1. Do not expect a quick fix, seek a long term picture on how to optimize your services to the organization. The continuous improvement effort is not going to happen overnight. Understand that in order to identify the best route to optimize your organization is going to take a collaborate effort through the entire organization

2. Recognize that there is always a better way. Here is a fact of life. You have found the obstacle that is slowing down your organization. That i great. But when you correct one part of the process, inevitably it opens up another problem. It is called continuous process improvement for a reason

3. Seek out transformational leaders – To be successful your organizational leaders must change their views. The question is no longer here is what we do, it is now how we help implement the strategic initiatives of the organization as a business partner.

4. Make the system mistake proof – By creating a standard of work we establish a process that dictates how we deliver the optimized services. Thee standard must show the organization how to deliver our HR services the same way each and every time we do so.

5. Educate and train the organization – the change effort happens based on knowledge. So the easiest path is to initiate a solid program to educate the organization what is in it for me and train them how to implement the new process steps.

6. Change managers into leaders – Toyota has shown us that the most successful leaders in an organization are those who guide their staff through the process. Command and control does not work

7. Drive out fear – Command and control leads to an organization who fear taking chances. Continuous Improvement is based on taking chances with new ways of doing things. Human capital assets have to understand that it is alright to try something even if ti proves to be the wrong approach.

8. Break down silos – John Dunne told us that no man is an island. The same goes for our organizations. We are not an entity of one but rather part of a total organization. We need to learn that we are part of an ongoing effort not just an HR effort.

9. Focus on the process not the people – The works in the continuous process improvement space tell us that unless the organization is about to close its doors there is no reason to lay people off to make the changes. The problem is always with the organizational processes.

10. Avoid quotas – When we require management to meet certain productivity levels, the tendency is to move away from making the process better. Forget quotas and allow the process to work as it will tend to do oriented on a total organization basis.

11. Go and see – There is a folklore image of three monkeys who see no evil, hear no evil and say no evil. Managers who sit in the corner office and never visit where the action is are operating like the three monkeys. The only way to effectively see where the problems are within the process is to go and see as the process is being implemented.

12. Gain Knowledge – Are you serious about this whole process improvement effort? Then you need to continually make it a requirement of your professional life to take courses, read books in the field, so that you can keep abreast of new changes in the field. If I had sought out only the required texts for the Black Belt courses my library would consist of 6 books instead of the 55 that are in my continuous process improvement library.

13. Do it Now – I totally understand that it is human nature to put off what you could do now. But to be successful in improving the organizational processes we must act in a sense of urgency.

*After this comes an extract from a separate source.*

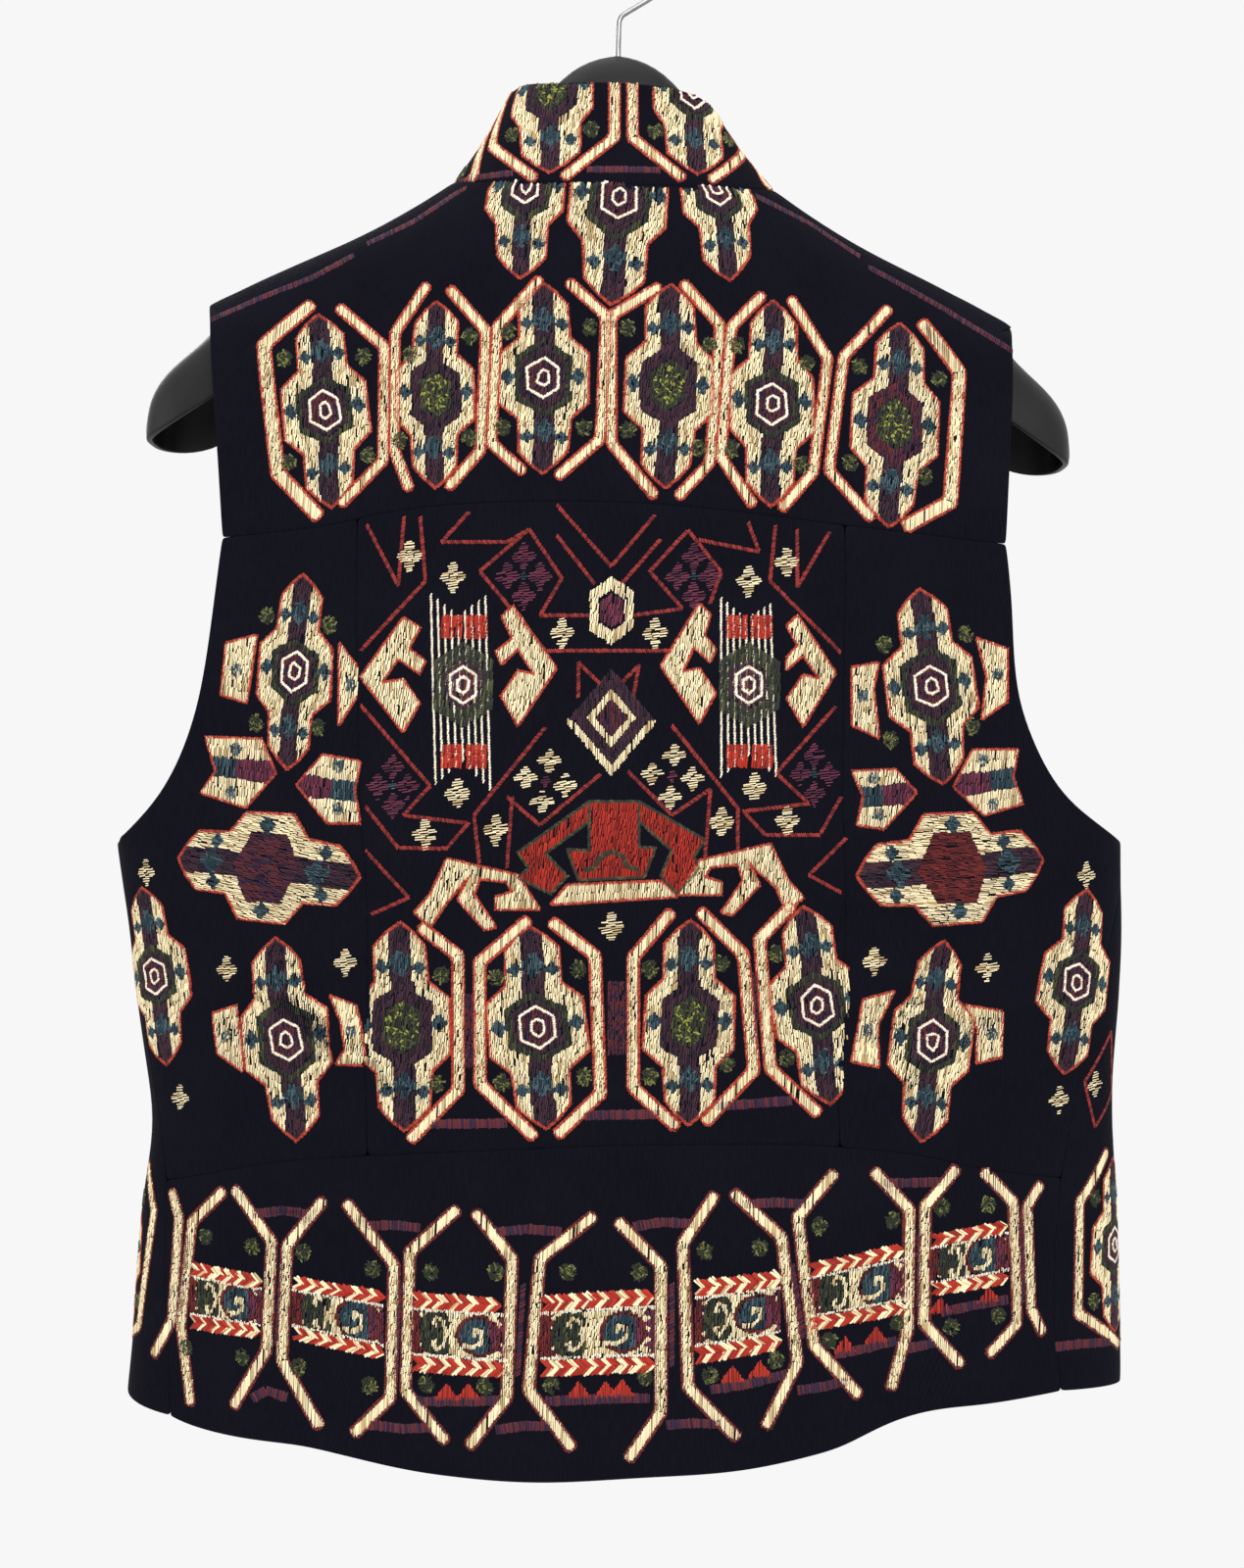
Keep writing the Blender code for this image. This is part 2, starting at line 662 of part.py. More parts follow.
def hanger_stations():
    """The sections of one arm. Under the shoulders they stand at the cloth's own rows."""
    stations = [list(row) for row in HANGER]
    for row in range(ROWS[0]):
        height = NECK_AT_SIDE + row / ROWS[0] * (SHOULDER_END - NECK_AT_SIDE)
        out = float(ring("half", height))
        if SEAT_FROM <= out <= SEAT_TO:
            lean = math.atan2(2.0, float(ring("half", height - 1.0) - ring("half", height + 1.0)))
            crest = height - (CLOTH_THICK / 2 + SEAT_GAP) / math.cos(lean)
            rest = [
                float(smooth_read(HANGER, HANGER_COLUMNS, name, out, "out"))
                for name in HANGER_COLUMNS[2:]
            ]
            stations.append([out, crest, *rest])
    return np.array(sorted(stations))


def hanger_section(out, crest, deep, back_rim, front_rim):
    """One arch of the hanger's shell, from the back rim over the crest to the front rim."""
    turn = np.linspace(-90, 90, HANGER_ARCH_POINTS + 1)
    sine = np.sin(np.radians(turn))
    cosine = np.cos(np.radians(turn))
    power = 2 / HANGER_ARCH_POWER
    y = -deep * np.sign(sine) * np.abs(sine) ** power
    rim = np.where(turn < 0, back_rim, front_rim)
    z = rim + (crest - rim) * np.abs(cosine) ** power
    sweep = SWEEP_FORWARD * (out / SWEEP_AT) ** 2
    return np.stack([np.full(len(turn), out), y - sweep, z], -1)


def hanger_body(material):
    """The moulded shell: an outer and an inner skin joined round the rim, open below."""
    arm = hanger_stations()
    both = np.concatenate([arm[:0:-1] * (-1, 1, 1, 1, 1), arm])
    solid = bmesh.new()
    skins = []
    for inward in (0.0, HANGER_WALL):
        skin = []
        for out, crest, deep, back_rim, front_rim in both:
            out -= np.sign(out) * inward * min(1.0, (abs(out) / SWEEP_AT) ** HANGER_END_POWER)
            inner_deep = max(deep - inward, HANGER_LEAST_DEEP)
            points = hanger_section(out, crest - inward, inner_deep, back_rim, front_rim)
            skin.append([solid.verts.new(Vector(p) * MM) for p in tilted(points)])
        skins.append(skin)
    stations = len(both)
    arch = HANGER_ARCH_POINTS
    for skin, turn in ((skins[0], 1), (skins[1], -1)):
        for s in range(stations - 1):
            for a in range(arch):
                corners = [skin[s][a], skin[s + 1][a], skin[s + 1][a + 1], skin[s][a + 1]]
                solid.faces.new(corners[::turn])
        solid.faces.new(skin[0][:: -turn])
        solid.faces.new(skin[-1][::turn])
    rim = [(s, 0) for s in range(stations)] + [(s, arch) for s in range(stations - 1, -1, -1)]
    for (s0, a0), (s1, a1) in zip(rim, rim[1:] + rim[:1]):
        solid.faces.new([skins[0][s0][a0], skins[0][s1][a1], skins[1][s1][a1], skins[1][s0][a0]])
    bmesh.ops.triangulate(solid, faces=solid.faces)
    bmesh.ops.recalc_face_normals(solid, faces=solid.faces)
    piece = new_object("hanger_body", solid, material)

    drill = bmesh.new()
    bmesh.ops.create_cone(
        drill,
        cap_ends=True,
        segments=12,
        radius1=HOOK_HOLE * MM,
        radius2=HOOK_HOLE * MM,
        depth=HOOK_HOLE_DEPTH * MM,
    )
    cutter = new_object("hook_hole_cutter", drill, material)
    cutter.location = tilted(np.array([0.0, 0.0, HANGER[0][1]])) * MM
    cutter.rotation_euler = (0, -HANG_TILT, 0)
    cutter.hide_render = True
    cutter.display_type = "WIRE"
    cut = piece.modifiers.new("hook_hole", "BOOLEAN")
    cut.operation = "DIFFERENCE"
    cut.object = cutter
    return piece


def hook_route():
    """The hook's middle line and its thickness, from its head inside the hanger to its tip."""
    route = []
    shell_inside = HANGER[0][1] - HANGER_WALL
    head_top = shell_inside - SEAT_GAP - HOOK_HEAD_DROP
    for height in (head_top - HOOK_HEAD_HIGH, head_top):
        route.append((0.0, height, HOOK_HEAD / HOOK_WIRE))
    route.append((0.0, head_top + HOOK_NECK_STEP, 1.0))
    # The shank turns into a straight run, which meets the round where it is tangent to it.
    centre = HOOK_WIRE - HOOK_RADIUS
    corner = centre - HOOK_RADIUS / math.cos(HOOK_LEAN)
    whole_turn = math.pi / 2 - HOOK_LEAN
    bend_start = corner - HOOK_BEND * math.tan(whole_turn / 2)
    route.append((0.0, (head_top + bend_start) / 2, 1.0))
    for step in range(HOOK_BEND_STEPS + 1):
        turn = step / HOOK_BEND_STEPS * whole_turn
        x = -HOOK_BEND * (1 - math.cos(turn))
        z = bend_start + HOOK_BEND * math.sin(turn)
        route.append((x, z, 1.0))
    start = math.pi + whole_turn
    for step in range(HOOK_TURNS + 1):
        angle = start + (HOOK_TIP_ANGLE - start) * step / HOOK_TURNS
        route.append((HOOK_RADIUS * math.cos(angle), centre + HOOK_RADIUS * math.sin(angle), 1.0))
    return route


def hanger_hook(material):
    """The bent wire with the upset head that keeps it in the hanger."""
    curve = bpy.data.curves.new("hanger_hook", "CURVE")
    curve.dimensions = "3D"
    curve.bevel_depth = HOOK_WIRE * MM
    curve.bevel_resolution = 2
    curve.use_fill_caps = True
    curve.materials.append(material)
    spline = curve.splines.new("POLY")
    route = hook_route()
    spline.points.add(len(route) - 1)
    for point, (x, z, thick) in zip(spline.points, route):
        place = tilted(np.array([x, 0.0, z])) * MM
        point.co = (*place, 1.0)
        point.radius = thick
    piece = bpy.data.objects.new("hanger_hook", curve)
    bpy.context.collection.objects.link(piece)
    return piece


def finish(name, colour, roughness, metallic):
    material = bpy.data.materials.new(name)
    material.use_nodes = True
    shader = material.node_tree.nodes["Principled BSDF"]
    shader.inputs["Base Color"].default_value = (*colour, 1.0)
    shader.inputs["Roughness"].default_value = roughness
    shader.inputs["Metallic"].default_value = metallic
    material.diffuse_color = (*colour, 1.0)
    return material


for leftover in list(bpy.data.objects):
    bpy.data.objects.remove(leftover, do_unlink=True)

angles, heights = back_grid()
yoke_rows = sum(ROWS[:3])
waist_rows = sum(ROWS[:5])
seam_left = BACK_COLUMNS[0]
seam_right = BACK_COLUMNS[0] + BACK_COLUMNS[1]
every = slice(None)
panels = {
    "back_yoke": (slice(0, yoke_rows + 1), every),
    "back_side_left": (slice(yoke_rows, waist_rows + 1), slice(0, seam_left + 1)),
    "back_centre": (slice(yoke_rows, waist_rows + 1), slice(seam_left, seam_right + 1)),
    "back_side_right": (slice(yoke_rows, waist_rows + 1), slice(seam_right, None)),
    "back_hem_band": (slice(waist_rows, None), every),
}
for panel, (rows, columns) in panels.items():
    cloth_panel(
        panel,
        angles[rows, columns],
        heights[rows, columns],
        finish(panel, (0.012, 0.012, 0.022), 0.85, 0.0),
        neck_row=0 if panel == "back_yoke" else None,
    )

neck_angles = [angles[0]]
for side, panel in ((1, "front_left"), (-1, "front_right")):
    front_angles, front_heights = front_grid(side, angles, heights)
    cloth_panel(
        panel,
        front_angles,
        front_heights,
        finish(panel, (0.012, 0.012, 0.022), 0.85, 0.0),
        neck_column=-1,
        closed=True,
    )
    around = front_angles[1 : ROWS[0] + 1, -1]
    neck_angles = [around[::-1], *neck_angles] if side > 0 else [*neck_angles, around]
collar(np.concatenate(neck_angles), finish("collar", (0.014, 0.013, 0.024), 0.85, 0.0))
hanger_body(finish("hanger_body", (0.015, 0.016, 0.015), 0.38, 0.0))
hanger_hook(finish("hanger_hook", (0.75, 0.75, 0.76), 0.12, 1.0))
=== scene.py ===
import math
from itertools import combinations, product

import bmesh
import bpy
import numpy as np
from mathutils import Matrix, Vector
from mathutils.bvhtree import BVHTree


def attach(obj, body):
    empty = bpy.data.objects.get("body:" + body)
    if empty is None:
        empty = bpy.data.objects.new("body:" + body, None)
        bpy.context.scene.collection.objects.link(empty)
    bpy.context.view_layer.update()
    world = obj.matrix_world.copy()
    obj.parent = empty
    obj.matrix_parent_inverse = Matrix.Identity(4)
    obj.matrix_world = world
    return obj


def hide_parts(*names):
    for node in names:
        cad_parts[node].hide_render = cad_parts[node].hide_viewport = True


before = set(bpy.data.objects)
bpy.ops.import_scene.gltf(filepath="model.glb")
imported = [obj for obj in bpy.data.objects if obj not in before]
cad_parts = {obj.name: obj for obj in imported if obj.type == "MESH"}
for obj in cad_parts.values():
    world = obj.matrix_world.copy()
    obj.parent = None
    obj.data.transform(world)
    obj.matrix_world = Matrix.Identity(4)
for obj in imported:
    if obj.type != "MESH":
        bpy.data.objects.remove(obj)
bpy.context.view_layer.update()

MM = 0.001

# The view: the vest hangs straight in front of the camera, its embroidered back towards it.
# The photo's scale is given at the garment's middle plane, and the camera stands square to it.
PHOTO_WIDTH = 1269
PHOTO_HEIGHT = 1600
MM_PER_PIXEL = 0.47
EYE = Vector((0.0, 1.1, -0.424))
SENSOR = 36.0

camera_data = bpy.data.cameras.new("camera")
camera_data.sensor_fit = "HORIZONTAL"
camera_data.sensor_width = SENSOR
camera_data.lens = SENSOR * EYE.y / (PHOTO_WIDTH * MM_PER_PIXEL * MM)
camera = bpy.data.objects.new("camera", camera_data)
camera.location = EYE
camera.rotation_euler = (math.radians(90), 0, math.radians(180))
bpy.context.scene.collection.objects.link(camera)
bpy.context.scene.camera = camera

# The studio: a plain pale floor well below the hem, a near-white surround,
# one broad light from above and in front of the embroidered side, and weak fills all round.
FLOOR_HEIGHT = -1.25
FLOOR_SIZE = 2.4
LIGHTS = (
    ("key", (-0.55, 1.9, 0.75), 1.5, 32.0),
    ("top", (0.3, 0.2, 1.3), 1.4, 10.0),
    ("side", (1.9, 0.8, 0.1), 1.2, 9.0),
    ("front_fill", (0.6, -2.0, 0.6), 1.6, 26.0),
)
LIT_POINT = Vector((0, 0, -0.45))
bpy.ops.mesh.primitive_plane_add(size=FLOOR_SIZE, location=(0, 0, FLOOR_HEIGHT))
floor = bpy.context.object
floor.name = "floor"
floor_paint = bpy.data.materials.new("floor_paint")
floor_paint.use_nodes = True
floor_shader = floor_paint.node_tree.nodes["Principled BSDF"]
floor_shader.inputs["Base Color"].default_value = (0.8, 0.8, 0.79, 1)
floor_shader.inputs["Roughness"].default_value = 0.9
floor.data.materials.append(floor_paint)

for light_name, place, size, power in LIGHTS:
    lamp = bpy.data.lights.new(light_name, "AREA")
    lamp.size = size
    lamp.energy = power
    lamp_object = bpy.data.objects.new(light_name, lamp)
    lamp_object.location = place
    aim = LIT_POINT - Vector(place)
    lamp_object.rotation_euler = aim.to_track_quat("-Z", "Y").to_euler()
    bpy.context.scene.collection.objects.link(lamp_object)

surround = bpy.data.worlds.new("surround")
surround.use_nodes = True
background = surround.node_tree.nodes["Background"]
background.inputs["Color"].default_value = (0.93, 0.93, 0.93, 1)
background.inputs["Strength"].default_value = 1.0
bpy.context.scene.world = surround
bpy.context.scene.view_settings.view_transform = "Standard"


# The cloth: ink-navy cotton twill, cut in panels and sewn edge to edge.
# Each panel is a thin shell on its solid's form, with the small creases that handling leaves.
# The table gives the size that each panel was cut to, in metres, and its area.
CLOTH_PANELS = {
    "back_yoke": ((0.375, 0.190), 0.0593),
    "back_centre": ((0.250, 0.300), 0.0643),
    "back_side_left": ((0.135, 0.305), 0.0303),
    "back_side_right": ((0.135, 0.305), 0.0322),
    "back_hem_band": ((0.470, 0.155), 0.0567),
    "front_left": ((0.315, 0.600), 0.137),
    "front_right": ((0.315, 0.600), 0.140),
    "collar": ((0.370, 0.062), 0.0203),
}
# Soft creases, in millimetres: side (1 back, -1 front), the middle's x and z, degrees from upright,
# how long and how wide they reach, and their depth, where + stands out.
CREASES = (
    (1, 128.0, -560.0, 58.0, 46.0, 7.0, -1.6),
    (1, 138.0, -540.0, 50.0, 52.0, 8.0, 1.8),
    (1, 146.0, -515.0, 46.0, 44.0, 6.0, -1.4),
    (1, -132.0, -500.0, -46.0, 60.0, 8.0, 2.0),
    (1, -140.0, -520.0, -52.0, 58.0, 7.0, -1.8),
    (1, -150.0, -545.0, -55.0, 40.0, 6.0, 1.4),
    (1, -118.0, -455.0, -38.0, 38.0, 7.0, -1.2),
    (1, 108.0, -430.0, 32.0, 45.0, 8.0, -1.2),
    (1, 148.0, -622.0, 80.0, 34.0, 6.0, 1.2),
    (1, 62.0, -628.0, 74.0, 42.0, 6.0, -1.2),
    (1, -70.0, -634.0, -70.0, 38.0, 6.0, 1.3),
    (1, -118.0, -624.0, -62.0, 36.0, 6.0, -1.3),
    (1, 30.0, -220.0, 82.0, 40.0, 7.0, -0.9),
    (1, -58.0, -226.0, -80.0, 36.0, 7.0, -0.8),
    (1, 152.0, -268.0, 12.0, 40.0, 7.0, -1.2),
    (1, -152.0, -268.0, -14.0, 40.0, 7.0, -1.2),
    (-1, 150.0, -505.0, 52.0, 60.0, 8.0, -1.8),
    (-1, 136.0, -530.0, 48.0, 52.0, 8.0, 1.8),
    (-1, -142.0, -520.0, -50.0, 62.0, 8.0, 2.0),
    (-1, -150.0, -548.0, -56.0, 46.0, 7.0, -1.7),
    (-1, 92.0, -610.0, 76.0, 50.0, 7.0, -1.4),
    (-1, -88.0, -618.0, -70.0, 44.0, 7.0, 1.4),
    (-1, 104.0, -280.0, 24.0, 60.0, 9.0, -1.6),
    (-1, -108.0, -286.0, -26.0, 56.0, 9.0, -1.5),
    (-1, 60.0, -420.0, 40.0, 48.0, 8.0, -1.2),
    (-1, -54.0, -440.0, -36.0, 46.0, 8.0, 1.2),
)
CREASES_BELOW = -205.0
CREASE_FADE = 20.0
CREASE_BOW = 0.12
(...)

We must take the steps towards implementing the standard of work and removing the waste under a sense of urgency.

14. Coach – Just because the human capital assets have completed the prescribed training  programs to earn a belt does not mean that the training ends. The manager and the organization must work with the human capital assets to constantly find ways to improve their work output. The manager needs to be there to guide them towards the most appropriate solutions, not telling them what to do but giving them guidance on what to do to gain their objectives.